Badr Abadi : « Il n’y a pas de sentiment anti-rifain au PAM »

Affaire du « Pablo Escobar du Sahara », succession ou maintien d’Abdellatif Ouahbi à la tête du Parti authenticité et modernité (PAM), représentativité régionale au sein de la formation… Le membre du conseil national du PAM et proche de Fatima-Zahra Mansouri répond aux questions de « Jeune Afrique » à la veille du 5e congrès du Tracteur.

Badr Abadi © DR

Badr Abadi © DR

Publié le 8 février 2024 Lecture : 6 minutes.

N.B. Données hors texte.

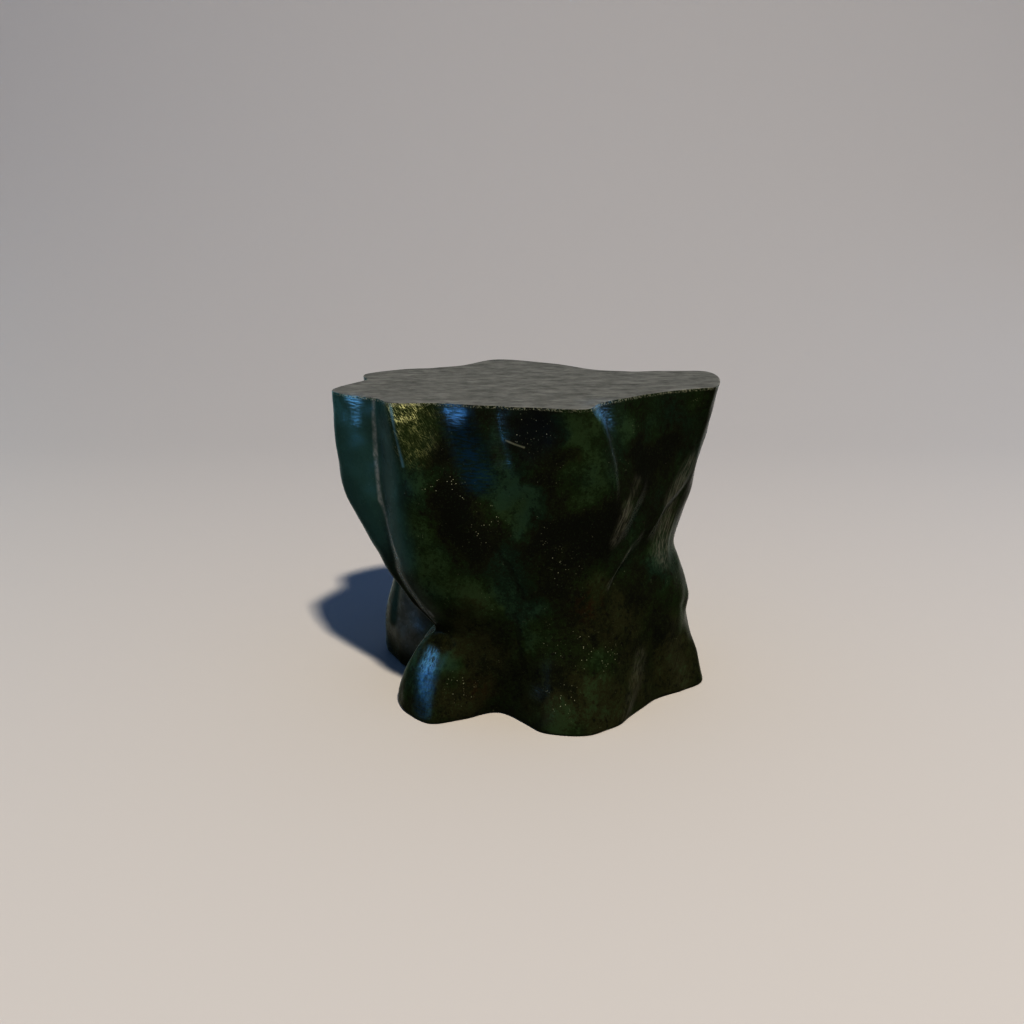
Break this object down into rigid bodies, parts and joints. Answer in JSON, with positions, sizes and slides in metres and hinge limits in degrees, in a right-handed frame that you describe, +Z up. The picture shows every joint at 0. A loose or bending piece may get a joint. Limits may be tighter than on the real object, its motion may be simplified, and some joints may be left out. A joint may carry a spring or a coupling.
{
  "type": "polished jade tree stump carving",
  "caption": "Small freeform block of dark green jade, sawn flat at top and base, its sides polished into the flare, waist and root-like toes of a tree stump.",
  "frame": {"origin": "middle of the bounding box at the base, on the surface the block stands on", "axes": "+X to the right of the front, along the block's longest side; -Y the front, the side facing the camera; +Z up, its shortest side"},
  "size_m": [0.0708, 0.06, 0.057],
  "materials": {
    "jade": "polished dark green nephrite with black mottling on the sides, matt grey-green sawn top"
  },
  "bodies": {
    "root": {"jade_stump": "jade"}
  },
  "joints": []
}
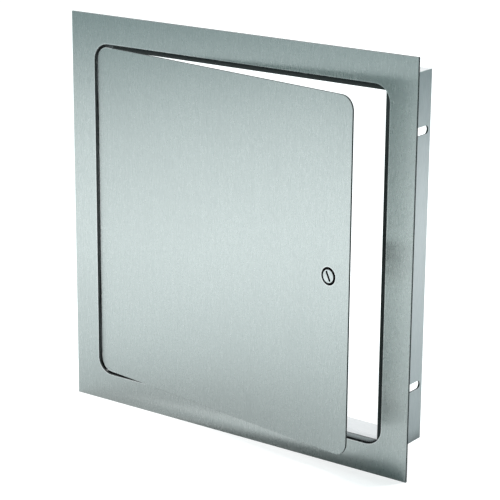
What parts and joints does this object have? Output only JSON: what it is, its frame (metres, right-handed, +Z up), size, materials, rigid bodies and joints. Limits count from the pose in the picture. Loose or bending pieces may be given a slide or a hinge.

Ingénieur originaire d’Al Hoceima, et fidèle lieutenant de la ministre de l’Habitat et maire de Marrakech, Fatima-Zahra Mansouri, Badr Abadi sera demain l’un des 3 500 congressistes officiellement attendus à Bouznika, pour la grand-messe du Parti authenticité et modernité (PAM), les 9 et 10 février.

Également membre du comité préparatoire du congrès, le jeune dirigeant aspire à un renouvellement des instances du Tracteur. Foudroyé par l’arrestation de deux de ses principaux ténors (Abdenbi Bioui, président de la région de l’Oriental, et Saïd Naciri, président du conseil préfectoral de Casablanca) dans le cadre de l’affaire du « Pablo Escobar du Sahara », le PAM encaisse. « Cette affaire relève du tribunal compétent et nous n’avons aucun droit d’y interférer, que ce soit directement ou indirectement », confie cette figure de proue d’Al Hoceima.

la suite après cette publicité

Au sujet des répercussions de cette secousse en interne et sur les préparatifs du congrès, il rétorque qu’ « un parti politique est un échantillon du peuple et les partis politiques ne peuvent en aucun cas contrôler la vie privée personnelle ou professionnelle des individus qui ont adhéré à leurs projets ». Ceci dit, « le parti peut être responsabilisé par rapport à la gestion des établissements gérés en son nom, et encore », concède l’homme qui a gravit plusieurs échelons au sein du PAM.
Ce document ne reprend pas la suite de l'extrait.